The business community heard that while Calvert’s project was optimistic enough to start work on clearing the BC construction site for its proposed terminal, this year on international energy markets has taught LNG developers to be wary of growing economic risk.

The overseas tanker trade is becoming more competitive and liable to run into price cutting. Aspiring newcomers among LNG merchants show signs of loosening a formerly tight and highly rewarding link with oil, which was upheld by a tradition of indexed sales contracts. The custom tied overseas prices for LNG to oil and made tanker deliveries fetch far higher prices than gas pipeline shipments across glutted North America.

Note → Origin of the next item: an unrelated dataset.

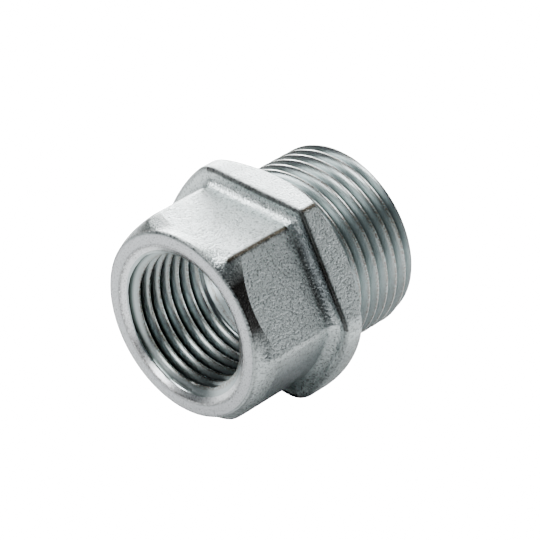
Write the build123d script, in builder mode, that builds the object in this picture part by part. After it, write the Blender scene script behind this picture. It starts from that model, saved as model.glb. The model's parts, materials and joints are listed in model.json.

At least one publicly disclosed overseas contract confirmed a prediction that popped up two years ago in regulatory proceedings before the U.S. Department of Energy’s Office of Oil and Gas Global Security and Supply. California-based Altos Management Partners Inc. made the prediction in a report that Freeport LNG Development LP filed as part of a 2010 export application.

“Our analysis predicts an erosion of oil-parity contracts as world supply of LNG doubles within a decade,” Altos said. “Future European and Asian prices will be set by gas-on-gas competition.”

The prediction started coming true in January, KM LNG pointed out to the Calgary industry and financial conference. Cheniere Energy Partners enabled Asian gas buyers to rethink old customs by agreeing to sell LNG from its Sabine Pass terminal to Korea Gas Corp. at prices linked to the Henry Hub benchmark for North America (see Daily GPI, Jan. 31).

KM LNG continues to seek oil-linked Asian contracts, saying it is not offering discounts to try beating the Sabine plant’s lower costs as a converted export version of an established import site. The other BC projects and the provincial premier have similar hopes to obtain premium gas prices overseas.